St. Mary's University
- Type: Private university
- Established: 1998
- Academic affiliations: Open University of Tanzania
- President and Founder: Associate Professor Wondwosen Tamrat
- Students: 30,000
- Undergraduates: 6,017 + 22000 (distance learners)
- Postgraduates: 2000
- Address: Mexico Square next to Wabi Shebele Hotel Addis Ababa BT12 6FE, Addis Ababa, Ethiopia
- Affiliations: OUT
- Website: http://www.smuc.edu.et

= St. Mary's University (Addis Ababa) =

Private higher education institution in Addis Ababa, Ethiopia

St. Mary's University is a private higher education institution located in the capital Addis Ababa, Ethiopia. After fifteen years of service as a college first and a university college since 2008, it earned university status from the Ethiopian Ministry of Education in September 2013.

The university has four campuses in Addis Ababa, 13 Distance Education Regional Centers, and 160 Coordination Offices throughout the country. It has 200 full-time academic staff and 1000 employees. It caters to the needs of six thousand undergraduate students, twenty thousand students enrolled in distance education programs, and two thousand students in graduate programs.

Eight graduate programs are run in partnership with Indira Gandhi National Open University. These programs include Business Administration, Public Administration, Library and Information Science, Sociology, Economics, Commerce, Rural Development and Political Science in the distance mode of learning.

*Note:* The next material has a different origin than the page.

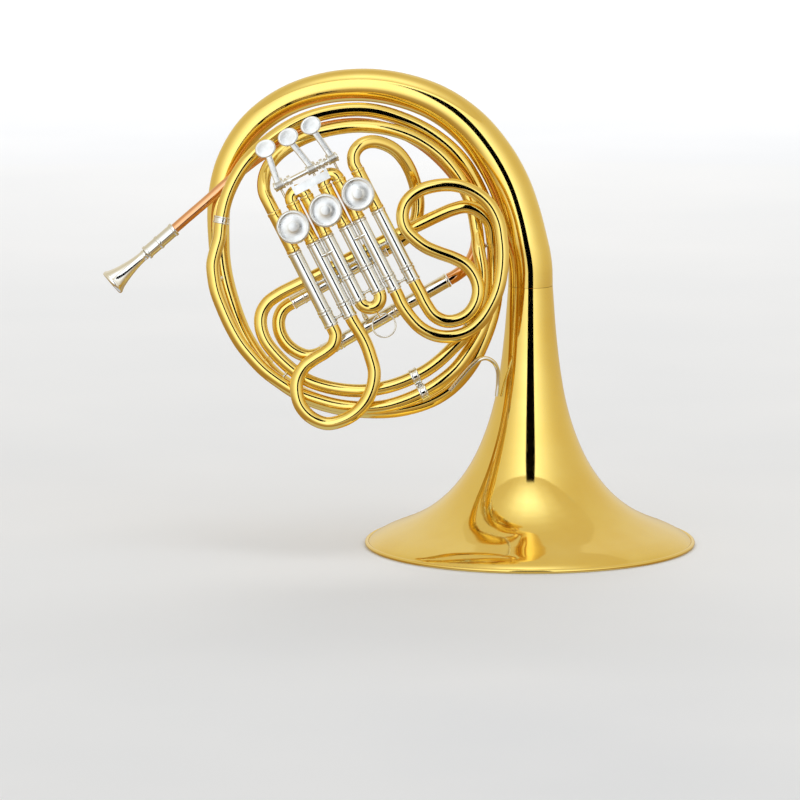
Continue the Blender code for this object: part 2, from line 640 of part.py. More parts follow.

In the conventional mode of learning, St. Mary's is accredited for ten graduate programs: MBA, HRM, Project Management, Accounting and Finance, Marketing management, Development Economics, Computer Science, Agribusiness, Agricultural Economics and Rural Development. The university has a testing center that provides standardized tests, job placement tests, and international tests such as the IBT- TOEFL and GRE.

St. Mary's has opened a K-12 school that is widening its reach in the realms of general education. The United States Embassy in Addis Ababa manages the Col. John C. Robinson American Corner on the university campus, connecting St. Mary's students with international learning opportunities, study abroad programs, English language learning and additional academic resources.

==Research==
For research, St. Mary's organises conferences and workshops, and publishes research journals, proceedings and bulletins. Among such efforts is the annual international research conference on private higher education and held since 2003.

In 2025, the university hosted the 23rd International Conference on Private Higher Education in Africa, where the Ethiopian minister of Education outlined the government's plans to limit academic dishonesty from artificial intelligence.

==Memberships==
St. Mary's is a founding member of Ethiopian Private Higher Education Institutions Association, a member of the Association of African Universities, African Quality Assurance Network (AfriQan), and an associate member of the International Network for Quality Assurance Agencies in Higher Education and International Council for Distance Education.